The Milwaukee Laser Distance Meter 2282-20 has fantastic accuracy. Claimed accuracy is plus or minus 1/16” but I’ve found that when compared to a tape measure the Laser Distance Meter is spot on. I’d argue that laser distance meters are more accurate than tape measures for inside measurements since you don’t need to try to fake the measurement from a bent tape or add the body of the tape measure to your measurement. I’ve been able to use the 2282-20 for measuring for interior trim and a nearly 14 foot-long built-in bench and received accurate measurements to 1/32”.
Milwaukee Laser Distance Meter On the job Site
Most laser distance meters really seem to be set up for use by people doing layouts and estimates. But Milwaukee has created a tool that is very useable on the job-site. By simplifying the navigation but still including a lot of advanced features, they’ve really hit the mark for a useable job-site tool that you’ll want to keep on hand at all times but which can still perform a lot of the advanced measuring tasks needed for large layouts and estimates.

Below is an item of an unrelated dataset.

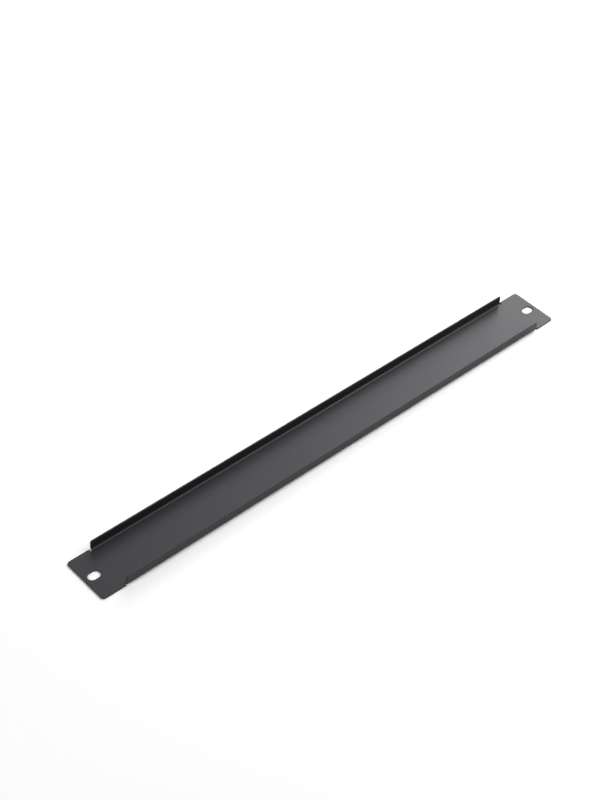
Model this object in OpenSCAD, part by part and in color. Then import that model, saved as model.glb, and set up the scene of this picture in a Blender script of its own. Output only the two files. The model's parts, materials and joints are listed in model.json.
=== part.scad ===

For a working carpenter one of the most common ways to use a laser distance meter is to take measurements for cutting, either single cuts or creating a cut list. A lot of laser distance meters come with a feature that saves the last few measurements. This makes for a very quick and easy cut list when you’re on the job-site. Milwaukee has done this feature right. The 2282-20 saves the last 20 measurements and makes them easy to navigate. One button press recalls the most recent measurement and then you can click through the saved measurements in either ascending or descending order with two other buttons. This is a huge improvement over other laser distance meters I’ve used which have the saved measurements buried a few button presses down or have one button navigation so if you miss that measurement you were looking for you have to scroll back through all your saved measurements to get back to the one you need.
I really like using a laser distance meter for inside measurements because of the increased accuracy. The 2282-20 was not a disappointment here allowing me to take very accurate measurements for a built-in bench on an attic finishing project. I was able to take the overall measurement and use it to determine the dimensions of four individual boxes that would come together and make up the bench. When placed between the two outside walls the individual components came together and fit perfectly in the space. This critical measurement would not have been anywhere near as accurate with a tape measure.

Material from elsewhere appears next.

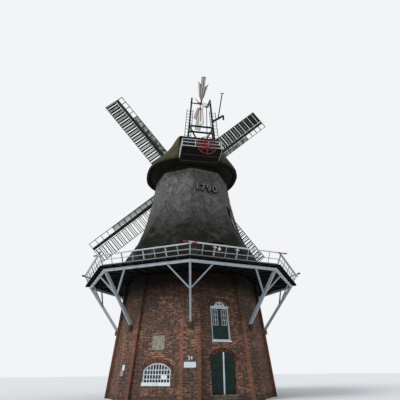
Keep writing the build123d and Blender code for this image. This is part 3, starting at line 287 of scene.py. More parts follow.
def leaning_place(azimuth, foot, lean, along, height, out=0.0, turn=0.0):
    """Place on a face that stands foot away at the ground: x runs along it, y into it, z up its slope."""
    outwards = Vector((math.sin(azimuth), -math.cos(azimuth), 0))
    sideways = Vector((math.cos(azimuth), math.sin(azimuth), 0))
    normal = outwards * math.cos(lean) + Vector((0, 0, math.sin(lean)))
    slope = Vector((0, 0, math.cos(lean))) - outwards * math.sin(lean)
    spot = (outwards * (foot - math.tan(lean) * height) + sideways * along + Vector((0, 0, height))
            + normal * out)
    axes = Matrix((sideways, -normal, slope)).transposed().to_4x4()
    return Matrix.Translation(spot) @ axes @ Matrix.Rotation(turn, 4, "Y")


def wall_place(side, along, height, out=0.0, turn=0.0):
    foot = corner_radius * math.cos(half_corner) - panel_recess
    return leaning_place(math.radians(45 * side), foot, wall_lean, along, height, out, turn)


def block(width, depth, tall, edge, taper=1.0):
    """A squared piece with its edges taken off, centred on the origin; taper widens or narrows its top."""
    bpy.ops.object.select_all(action="DESELECT")
    bpy.ops.mesh.primitive_cube_add(size=1)
    shape = bpy.context.object
    shape.scale = (width, depth, tall)
    bpy.ops.object.transform_apply(location=False, rotation=False, scale=True)
    for vertex in shape.data.vertices:
        if vertex.co.z > 0:
            vertex.co.x *= taper
    bpy.ops.object.mode_set(mode="EDIT")
    bpy.ops.mesh.select_all(action="SELECT")
    bpy.ops.mesh.bevel(offset=edge, segments=1, affect="EDGES")
    bpy.ops.object.mode_set(mode="OBJECT")
    return shape


def lay_out(name, body, slot, material, *parts):
    """One piece from copies of each shape at its places. Every copy carries a tone of its own."""
    joined = bmesh.new()
    tone = joined.verts.layers.float.new("tone")
    chance = random.Random(name)
    for shape, places in parts:
        for place in places:
            mesh = shape.data.copy()
            mesh.transform(place)
            count = len(joined.verts)
            joined.from_mesh(mesh)
            joined.verts.ensure_lookup_table()
            value = chance.random()
            for vertex in joined.verts[count:]:
                vertex[tone] = value
            bpy.data.meshes.remove(mesh)
        bpy.data.objects.remove(shape)
    mesh = bpy.data.meshes.new(name)
    joined.to_mesh(mesh)
    joined.free()
    mesh.materials.append(material)
    piece = bpy.data.objects.new(name, mesh)
    bpy.context.scene.collection.objects.link(piece)
    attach(piece, body)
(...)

The end bracket that’s used for making outside corner and certain inside corner measurements automatically changes the reference point for measuring from the base of the tool to the end of the bracket. In other words when you flip the bracket out the point of reference used for the measurement automatically changes to include the length of the bracket. This is a nice feature that helps improve accuracy and makes this laser distance meter more oops proof. The only problem here is that the bracket is not a pin shape which limits its use in some tighter spots, like interior measurements in some complicated attics.

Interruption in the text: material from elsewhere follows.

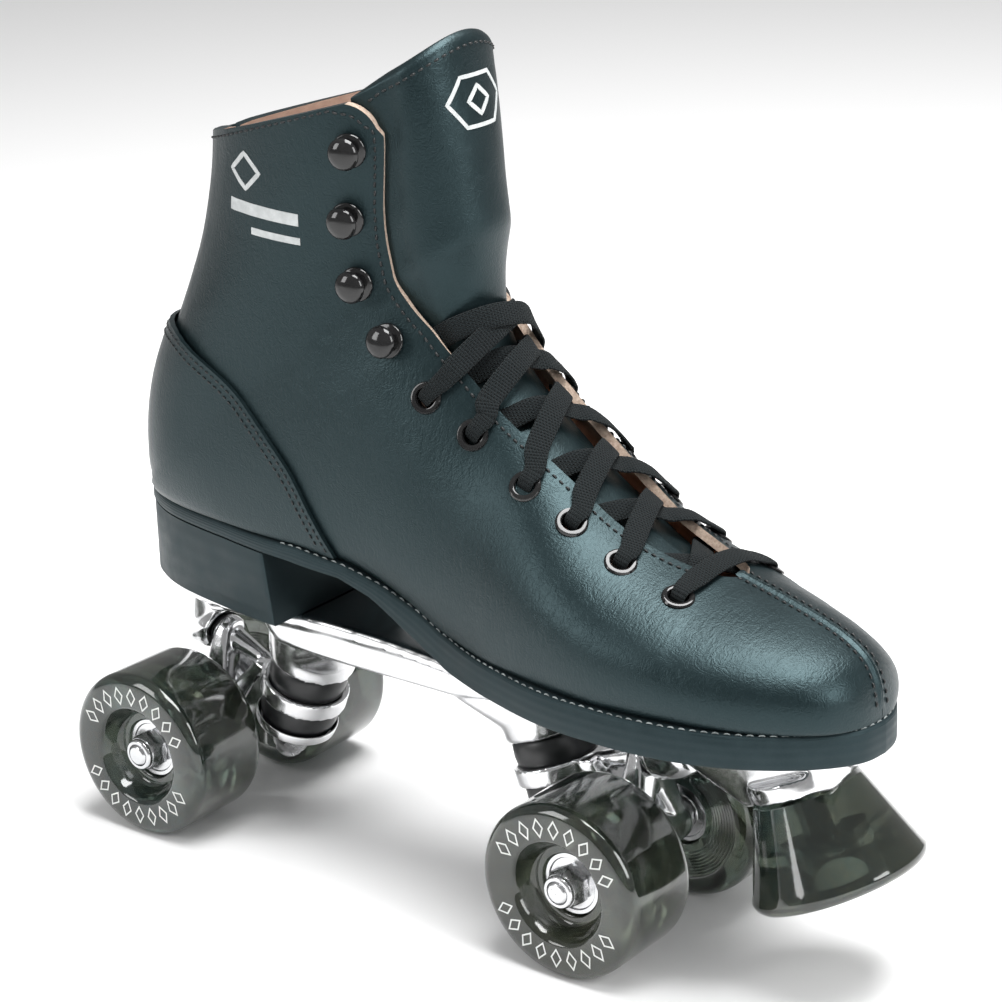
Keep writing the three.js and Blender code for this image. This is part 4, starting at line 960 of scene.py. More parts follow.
def drawn_slab(name, outline, low, high):
    """A flat plate cut to an outline in plan: a face drawn out by its thickness."""
    n = len(outline)
    slab = mesh_piece(name, [(x, y, low) for x, y in outline], [tuple(range(n))])
    only(slab)
    bpy.ops.object.mode_set(mode="EDIT")
    bpy.ops.mesh.select_all(action="SELECT")
    bpy.ops.mesh.extrude_region_move(TRANSFORM_OT_translate={"value": (0, 0, (high - low) * MM)})
    bpy.ops.mesh.select_all(action="SELECT")
    bpy.ops.mesh.normals_make_consistent(inside=False)
    bpy.ops.object.mode_set(mode="OBJECT")
    return slab


FLANGE = [
    (-108, 8), (-105.5, 14), (-99, 20), (-90, 25), (-62, 28.5), (-48, 27), (-38, 25), (-25, 24), (0, 25),
    (22, 27.5), (40, 30), (60, 34), (84, 36), (108, 35), (128, 30), (146, 24), (168, 20), (178, 16),
    (183, 9),
]
flange_line = [(p.x, p.y) for p in smooth_line(FLANGE, 3)]
flange = drawn_slab(
    "flange", [(x, -w) for x, w in flange_line] + [(x, w) for x, w in reversed(flange_line)],
    PLATE_TOP - PLATE_T + 0.6, PLATE_TOP
)
BOSS_AT = -12.8
BOSS_R = 15.8
PIVOT_END = 53
STOP_TILT = math.radians(25)
STOP_AXIS = Vector((math.sin(STOP_TILT), 0, -math.cos(STOP_TILT)))
STOP_AT = Vector((AXLE_X + 62.5, 0, SOLE_Z - 24.3))
face_way = Vector((math.cos(STOP_TILT), 0, math.sin(STOP_TILT)))
casting_parts = []
for rear in (False, True):
    boss_foot = RING + DOWN * (BOSS_AT - 0.5)
    head = RING + DOWN * (BOSS_AT - 27)
    casting_parts.append(web(
        disc(boss_foot, BOSS_R, 1, DOWN, rear, 40),
        disc((head.x + 4, 0, PLATE_TOP - 1.2), BOSS_R + 3.4, 1, UP, rear, 40)
    ))
    skirt = [disc((24, y, PLATE_TOP - 9), 2.2, 8.6, UP, rear, 12) for y in (-19.8, 19.8)]
    casting_parts.append(web(disc(RING + DOWN * (BOSS_AT - 5), BOSS_R - 0.6, 1, DOWN, rear, 32), *skirt))
    post = RING + STEER * (PIVOT_END - 3)
    casting_parts.append(web(
        disc((post.x - 0.5, 0, post.z - 6.9), 7.6, 1, UP, rear),
        disc((post.x - 0.5, 0, post.z - 4), 9.2, 1, UP, rear),
        disc((post.x - 0.5, 0, PLATE_TOP - 1), 9.6, 1, UP, rear)
    ))
    casting_parts.append(web(
        disc(RING + STEER * 44, 9.4, 2, STEER, rear), disc(RING + STEER * 54, 9.4, 1, STEER, rear),
        disc(RING + STEER * 57.5, 7.5, 0.8, STEER, rear)
    ))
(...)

Working in smaller cramped spaces is all too common for carpenters, especially remodelers. The 2282-20 makes it very easy to take measurements by yourself for layouts, estimates, and cutting even in the most cluttered of spaces because all you need is a small opening in the space to shoot that laser through. This is especially handy when doing estimates in occupied spaces.
There is a tilt sensor but it’s only used for indirect measurements using the Pythagorean theorem. This leads me to the one major spot for improvement I can see on this tool. I would love to have the level tilt sensor active during normal measuring which would help improve accuracy. If they could include a tilt sensor for vertical measurements as well that would be fantastic. This would also allow the tool to be used like a torpedo level.
Milwaukee also includes a stake-out feature, for regular increment layouts like wall studs or balusters. I could see this feature being especially useful for laying out gable end walls and balusters with oddball increments dependent on the pitch of the roof or stairway.
|Distance Range||2″ to 260′|
|Length Area Volume||Yes|
|Memory Storage||Last 20 Readings|
|Display Type||Black on White Display|
|Tool Warranty||5 Years|
|Battery Type||Alkaline (AAA)|
|Inclination Sensor||± 180°|
A lot of the laser distance meters on the market have a similar set of features but Milwaukee has distinguished the Laser Distance Meter Deluxe from the crowd by adding some smart features like the automatic reference point end bracket for inside corner and edge measurements.
But most importantly they’ve simplified the keypad and interface and made it a simple to use but still very powerful tool that’s great for use on the job or for estimates and layouts. If you’re in the market for a laser distance meter the Milwaukee Laser Distance Meter 2282-20 should be at the top of your list.